Questions were sent to Cele’s spokesperson Lirandzu Themba, Parliament’s Moloto Mothapo, and police national spokesperson Athlenda Mathe on the matter, but they did not respond.

Mathe said she was waiting on the SAPS in the Free State to provide answers.

De Haas said when the family realised that pictures had been taken, the members of the police force tried to force themselves into the yard and access the home.

She said the officers also made abusive remarks and threats to the children in the house, including a 12-year-old minor and his pregnant sister.

“This gross violation of several Constitutional rights occurs - in so far as the minor child is concerned it also conspicuously breaches the Children’s Act in several respects - and is taking place at an exorbitant cost to taxpayers, targeting innocent people, including a child, while criminals run rampant,” said De Haas.

Mashale is a whistle-blower and a former senior administrative clerk who worked for SAPS in the Free State.

She reported alleged suspicious activities committed by senior SAPS officials. The allegations included how illegal firearms were being sold by police officials to criminal syndicates.

She has been in hiding after she reported the allegations.

She also reported irregular appointments and promotions and the misuse of state resources.

Mashale and her family’s rights have been violated for the past two years, including in November last year when the vehicle driving the family from boarding school was allegedly followed to Bloemfontein by an unmarked car occupied by police members.

De Haas said the recent outrage against the family relates to serious violations of the rights of Mashale’s children by members of the Criminal Investigation Section (CIS).

“All of this is happening during 16 Days of Activism against violence targeting women and children, making a complete mockery of the platitudes and rhetoric spewed out by those in governance. Members of Parliament have taken an oath of office to defend the Constitution, but you are doing nothing whatsoever to stop the Minister of Police, whose role is supposed to be to prevent crime, from violating the Constitution by running the police operationally himself, causing them to commit crimes,” read the letter.

“This is the very same man who was dishonourably discharged as National Commissioner after, among other things, lying under oath at a judicial inquiry, and who has outstanding criminal cases against him.”

De Haas added: “My question to honourable parliamentarians: Are you going to allow this situation, in which the Minister is responsible for criminal actions, including the violations of rights of women and children, and risking the security of South Africa, to continue with the impunity he currently enjoys? Surely you should also be calling the president to account for why he keeps him on as a minister of police?”

De Haas said should parliamentarians continue not to hold Cele accountable, it would raise serious questions about its commitment to the Constitution they took oath to defend.
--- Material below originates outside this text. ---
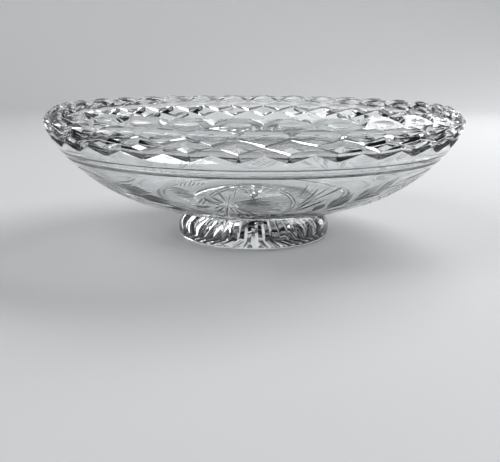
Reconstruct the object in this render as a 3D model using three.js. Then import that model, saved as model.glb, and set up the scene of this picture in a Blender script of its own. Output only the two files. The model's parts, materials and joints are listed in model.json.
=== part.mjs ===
import * as THREE from 'three';

// A footed bowl of clear cut crystal, standing on its foot.
// Millimetres, +Z up. The origin is on the axis, at the face the foot rests on.
// Angles run from the front, -Y, towards +X.

// Foot: a solid pad of glass with a domed top, ground flat and star-cut below
const footRadius = 47;
const footContactRadius = 45.75;
const footEdgeHeight = 5.25;
const footHeight = 16.9;
const neckRadius = 38.8;
const starRays = 32;
const starRadius = 40;
const starDepth = 1.2;
const starGrooveSlope = 0.34;

// Merese: the flat wafer of glass between the foot and the bowl
const mereseRadius = 38.5;
const mereseThickness = 2.4;
const jointGap = 0.3;

// Bowl, outside: heights and drops are measured from its underside and from the tips of its teeth
const bowlHeight = 60.1;
const bowlRadius = 125;
const shoulderDrop = 7.5;
const rimRadius = 117;
const baseRadius = 61.9;
const baseRise = 1.6;
const beadWidth = 5.2;
const beadRelief = 0.9;

// Bowl, inside
const baseThickness = 6.6;
const wallThickness = 5.5;
const bandWallThickness = 7.6;
const rimLand = 3.6;

// Cutting: the toothed rim, the two rows of diamonds and the two turned rings below them
const toothCount = 32;
const firstToothAngle = THREE.MathUtils.degToRad(-3.4);
const notchDepth = 3.2;
const rimEdgeDrop = 1;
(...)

She said this would suggest a complete indifference to the tremendous, ongoing trauma and the suffering of Mashale and her children.

She also pleaded with President Cyril Ramaphosa to protect Mashale’s children: “It is President Ramaphosa who bears the responsibility for the abuses suffered by Mashale’s children - and others - at the hands of the police because he refuses to remove the minister who, in running the police operationally himself, is fuelling a lawlessness led by SAPS management.”

“Our president also turns a blind eye, not only to the plethora of allegations (and cases) of criminality, and his lying under oath at the inquiry which dismissed him as a National Commissioner, against Cele, but he even allows him to run all the police oversight bodies. Ramaphosa has turned us into a de facto police state in which politicians, not our civil servants, run our institutions,” said De Haas.